In a sequence in which he recalls his fondness for a little ginger cat, the drama touches a moment of specific contact between the searching soul of an individual with the external reality of the existential “other.” His memory of the creature’s adoration, mirroring, perhaps, his own narcissism, is humanly touching, an image beyond intellect that purrs with vibrant resonance. “Teach me resignation, teach me serenity, teach me indifference.”
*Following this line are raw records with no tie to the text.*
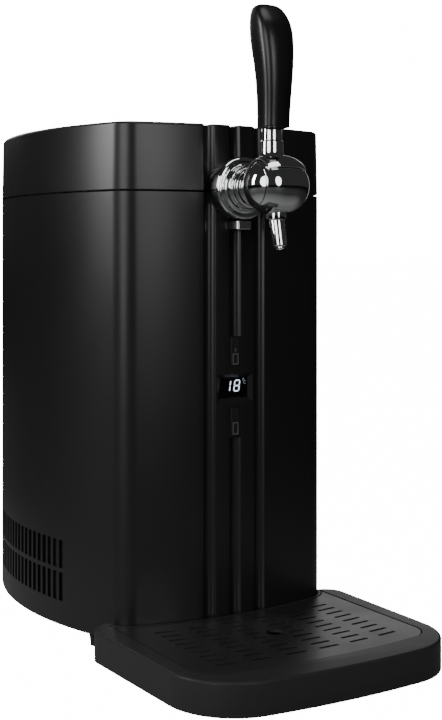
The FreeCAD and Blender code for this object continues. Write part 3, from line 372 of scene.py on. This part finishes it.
# display recess: half width, bottom and top at the face and at the screen
WINDOW = (17.7, 188.6, 212.7)
SCREEN = (12.5, 193.8, 209.4)
SCREEN_Y = FRONT_Y + 3.0
openings = bmesh.new()
corners = []
for half, z0, z1, y in ((*WINDOW, FRONT_Y - 0.5), (*SCREEN, SCREEN_Y), (*SCREEN, SCREEN_Y + 5)):
    corners.append([openings.verts.new((x, y, z)) for x, z in
                    ((-half, z0), (half, z0), (half, z1), (-half, z1))])
for near, back in zip(corners, corners[1:]):
    for i in range(4):
        openings.faces.new((near[i], near[(i + 1) % 4], back[(i + 1) % 4], back[i]))
openings.faces.new(corners[0][::-1])
openings.faces.new(corners[-1])

KEY_HALF_W, KEY_HALF_H, KEY_GAP = 4.0, 11.0, 0.3
KEY_HEIGHTS = {"up": 230.2, "down": 174.6}
for z in KEY_HEIGHTS.values():
    add_box(openings, -KEY_HALF_W - KEY_GAP, KEY_HALF_W + KEY_GAP, FRONT_Y - 3, FRONT_Y + 12,
            z - KEY_HALF_H - KEY_GAP, z + KEY_HALF_H + KEY_GAP, 1.2)

# openings in the back, as (x0, x1, y0, y1, z0, z1)
GRILLE_OPENING = (-46, 46, 195, 225, 104, 196)
HINGE_OPENING = (-31, 31, 200, 225, 344, SEAM_Z + 2)
SOCKET_OPENING = (-62, -42, 180, 225, 39.5, 52.5)
add_box(openings, *GRILLE_OPENING)
add_box(openings, *HINGE_OPENING)
add_box(openings, *SOCKET_OPENING, 4.0)

TAP_Z, SHANK_R = 357.5, 9.0


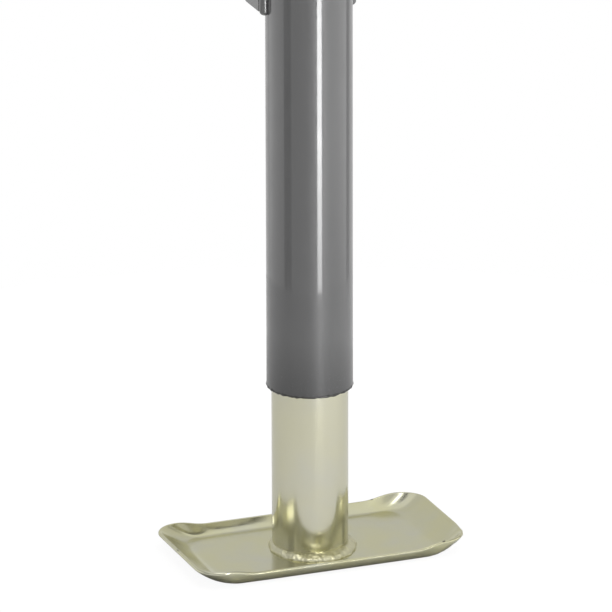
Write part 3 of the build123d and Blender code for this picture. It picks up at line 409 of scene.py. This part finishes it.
@dataclass(frozen=True)
class TurnedSteel:
    """Bare machined steel with the fine rings that a lathe leaves, and a trace of oil."""

    name: str
    colour: Colour
    stain: Colour
    rings: Triple = (0.04, 0.04, 1.0)  # scales that draw the noise out round an upright axis
    ring_scale: float = 2600.0
    ring_strength: float = 0.4
    ring_height: float = 0.00003
    stain_scale: float = 60.0
    stain_range: Pair = (0.48, 0.75)
    stain_share: float = 0.6
    roughness: Pair = (0.22, 0.40)

    def material(self) -> bpy.types.Material:
        """Builds the steel.

        Returns:
            The material.
        """
        web = ShaderWeb(self.name)
        rings = web.noise(web.stretched(self.rings), self.ring_scale, detail=2.0)
        clouds = web.noise(web.place, self.stain_scale, detail=4.0)
        stains = web.between(clouds, self.stain_range, (0.0, self.stain_share))
        return web.finish(
            Base_Color=web.blend(stains, self.colour, self.stain),
            Metallic=1.0,
            Roughness=web.between(rings, MOST_NOISE, self.roughness),
            Normal=web.bump(rings, self.ring_strength, self.ring_height),
        )


@dataclass(frozen=True)
class MouldedPlastic:
    """Matte moulded plastic with a fine pebbled skin."""

    name: str
    colour: Colour
    worn: Colour
    cloud_scale: float = 40.0
    pebble_scale: float = 1400.0
    pebble_strength: float = 0.5
    pebble_height: float = 0.00006
    roughness: Pair = (0.42, 0.60)

    def material(self) -> bpy.types.Material:
        """Builds the plastic.

        Returns:
            The material.
        """
        web = ShaderWeb(self.name)
        pebbles = web.noise(web.place, self.pebble_scale, detail=2.0)
        clouds = web.noise(web.place, self.cloud_scale, detail=4.0)
        return web.finish(
            Base_Color=web.blend(clouds, self.colour, self.worn),
            Roughness=web.between(pebbles, MOST_NOISE, self.roughness),
            Normal=web.bump(pebbles, self.pebble_strength, self.pebble_height),
        )


class Coat(Enum):
    """Every finish on the jack.

    The record's material slots are among the names, and the others are for single pieces.
    """

    GREY_PAINT = GlossPaint("gloss_grey_enamel", (0.097, 0.097, 0.098), (0.090, 0.090, 0.091))
    # darker than the grey enamel: a real bead of paint, whose dark colour is painted shade along the tube's
    # lower edge
    EDGE_PAINT = GlossPaint("rim_enamel_painted_shade", (0.050, 0.050, 0.046), (0.030, 0.030, 0.027))
    BEAD_PAINT = GlossPaint(
        "bead_enamel",
        (0.092, 0.092, 0.093),
        (0.080, 0.080, 0.081),
        peel_height=0.00004,
        skin_roughness=0.32,
    )
    YELLOW_ZINC = ZincPlate("pale_yellow_zinc", (0.64, 0.624, 0.45), (0.63, 0.615, 0.475), (0.60, 0.59, 0.50))
    DRAWN_ZINC = ZincPlate(
        "drawn_yellow_zinc",
        (0.622, 0.606, 0.448),
        (0.617, 0.602, 0.463),
        (0.603, 0.594, 0.492),
        roughness=(0.14, 0.195),
        grain=(1.0, 1.0, 0.03),
        grain_height=0.000002,
    )
    WELD_ZINC = ZincPlate(
        "welded_yellow_zinc",
        (0.61, 0.59, 0.39),
        (0.59, 0.57, 0.40),
        (0.55, 0.535, 0.39),
        roughness=(0.30, 0.44),
    )
    SHEET_ZINC = ZincPlate(
        "pressed_yellow_zinc",
        (0.582, 0.565, 0.36),
        (0.572, 0.56, 0.39),
        (0.555, 0.548, 0.43),
        roughness=(0.14, 0.22),
        cloud_scale=34.0,
        grain_height=0.000002,
        # painted shade: the dish's colour is darker where its faces point at the ground
        underside_share=0.45,
        nicks=(
            ((-0.0938, -0.001, 0.0124), 0.0013),
            ((0.0623, 0.0477, 0.0090), 0.0012),
            ((0.0751, -0.051, 0.0131), 0.0014),
        ),
    )
    BRIGHT_ZINC = ZincPlate("bright_zinc", (0.60, 0.61, 0.62), (0.62, 0.63, 0.65), (0.55, 0.56, 0.58))
    MACHINED_STEEL = TurnedSteel("machined_steel", (0.46, 0.46, 0.47), (0.30, 0.28, 0.25))
    BEARING_STEEL = TurnedSteel("ground_steel", (0.66, 0.66, 0.67), (0.5, 0.5, 0.5), roughness=(0.08, 0.16))
    SPRING_STEEL = TurnedSteel("spring_steel", (0.30, 0.30, 0.31), (0.20, 0.19, 0.18))
    BRASS = TurnedSteel("brass", (0.72, 0.55, 0.25), (0.45, 0.33, 0.15))
    BLACK_PLASTIC = MouldedPlastic("black_plastic", (0.018, 0.018, 0.019), (0.030, 0.030, 0.031))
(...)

Director Barker has assembled a perfect cast, finely attuned to the playful terror that divides each moment. Barbara McGrath is especially chilling as the ominous Queen Marguerite. Russ Wendt as the Doctor is tall and still, enigmatic behind his sunglasses. Allen Lea and Cindy Wynn find quirky moves and vocal patterns that amuse even as they abstract in the roles of the Guard and the servant Juliette. Joy Lynn Pak is a warm and sensual Queen Marie. Best of all is Steven Mastroieni as the King. His performance focuses on the journey from arrogance to acceptance with a keen economy. Most impressive is the ensemble nature of the work. True ensemble playing is a rarity, in which all of the participants inhabit the same world, the world of the play. Barker has his cast intoning lines at odd moments and moving abstractly, but always creating the absurd universe that is Ionesco’s.

As a disclaimer, it should be acknowledged that the director, David Barker, is a colleague of mine on the faculty at ASU. I am delighted to discover the excellence he displays here, which sets a high standard of accomplishment for professional theatre in the Valley.